Why it matters: Apple has billed its credit card as devoid of the fees and hassles of traditional credit cards; the current incident is a reminder of just how much of Apple Card under the hood is traditional consumer credit.

Between the lines: While the issue appears specific to Apple, it may be exposing a broader industry issue.

  • What's unique about Apple Card is it is always an individual, not a family account.
  • That's meant Apple had a lot of spouses applying for the same card at the same time, highlighting the discrepancy in credit limits.

What they're saying: Apple deferred to Goldman Sachs, which makes the credit decisions as the issuing bank.

In a statement, Goldman said it doesn't know the gender or marital status of applicants, but suspects that affected spouses may have been authorized users and not primary account holders on past credit cards, and thus not building as much credit on their own.

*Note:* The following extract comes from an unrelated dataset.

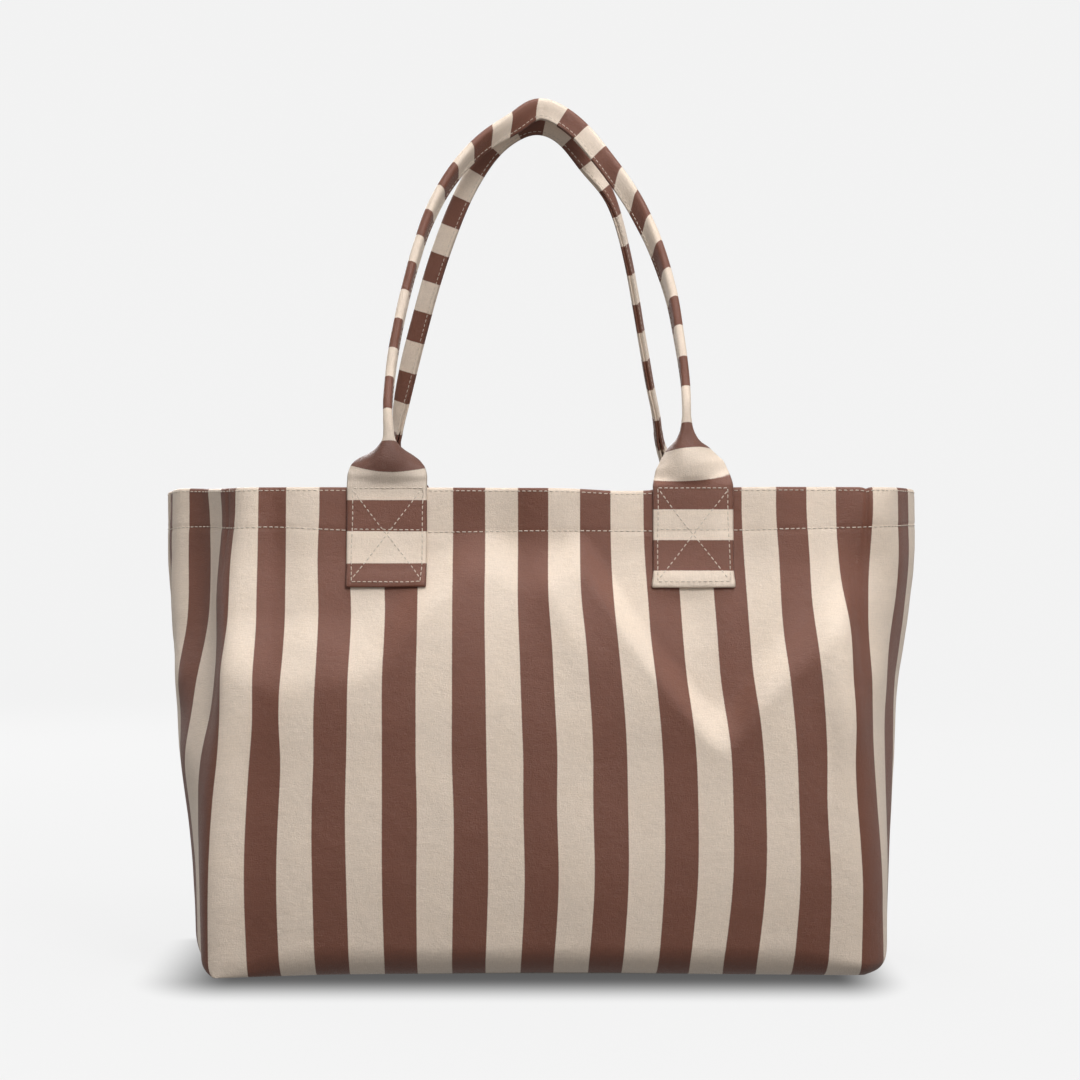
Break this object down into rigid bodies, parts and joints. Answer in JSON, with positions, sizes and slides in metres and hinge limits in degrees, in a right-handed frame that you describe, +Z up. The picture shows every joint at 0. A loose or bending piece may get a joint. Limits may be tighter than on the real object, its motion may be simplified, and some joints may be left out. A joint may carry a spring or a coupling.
{
  "type": "weekender bag",
  "caption": "Open-top striped canvas weekender tote with a boxed base, turned and stitched hem, lining, base board and swinging shoulder handles on box-stitched strap ends.",
  "frame": {"origin": "centre of the base, on the surface the bag stands on", "axes": "+X along the width, to the right seen from the front; -Y out of the front face; +Z up"},
  "size_m": [0.5694, 0.202, 0.6427],
  "materials": {
    "striped_canvas": "satin-faced cotton canvas, 25 mm cream and brown woven stripes",
    "lining_cotton": "plain undyed cotton, matte",
    "thread": "cream polyester sewing thread",
    "base_board": "thin stiff sheet, matte",
    "nonwoven": "white nonwoven interlining",
    "label_tape": "blank woven satin tape"
  },
  "bodies": {
    "bag": {"outer_front_panel": "striped_canvas", "outer_back_panel": "striped_canvas", "lining_front_panel": "lining_cotton", "lining_back_panel": "lining_cotton", "base_board": "base_board", "rim_stitch_row": "thread", "hem_stitch_row": "thread", "inner_pocket": "lining_cotton", "care_label": "label_tape", "front_left_strap_end": "striped_canvas", "front_left_box_stitching": "thread", "front_left_reinforcement": "nonwoven", "front_right_strap_end": "striped_canvas", "front_right_box_stitching": "thread", "front_right_reinforcement": "nonwoven", "back_left_strap_end": "striped_canvas", "back_left_box_stitching": "thread", "back_left_reinforcement": "nonwoven", "back_right_strap_end": "striped_canvas", "back_right_box_stitching": "thread", "back_right_reinforcement": "nonwoven"},
    "front_handle": {"front_handle_strap": "striped_canvas", "front_handle_edge_stitching": "thread"},
    "back_handle": {"back_handle_strap": "striped_canvas", "back_handle_edge_stitching": "thread"}
  },
  "joints": [
    {"name": "front_handle_swing", "type": "hinge", "parent": "bag", "child": "front_handle", "pos_m": [0, -0.084, 0.356], "axis": [1, 0, 0], "range_deg": [0, 186]},
    {"name": "back_handle_swing", "type": "hinge", "parent": "bag", "child": "back_handle", "pos_m": [0, 0.084, 0.356], "axis": [-1, 0, 0], "range_deg": [0, 186]}
  ]
}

  • Goldman invited customers who think their "credit line does not adequately reflect your creditworthiness" to request a re-evaluation."

My thought bubble: Apple is right to note that Goldman makes the decisions. But it is also true that Apple will get a significant share of the blame, in no small part because the lengths that it has gone in establishing Apple Card as its baby, even using the tag line: "Created by Apple. Not a bank."

Go deeper: The Apple Card, like checks and Venmo, fails the instant payments test

Go deeper

Podcast: Apple blames the algorithm

Tech entrepreneur David Heinemeier Hansson was given a credit limit 20 times what his wife received on the Apple Card, despite the fact that they have joint assets — and she has higher credit score. Dan digs in with Hansson.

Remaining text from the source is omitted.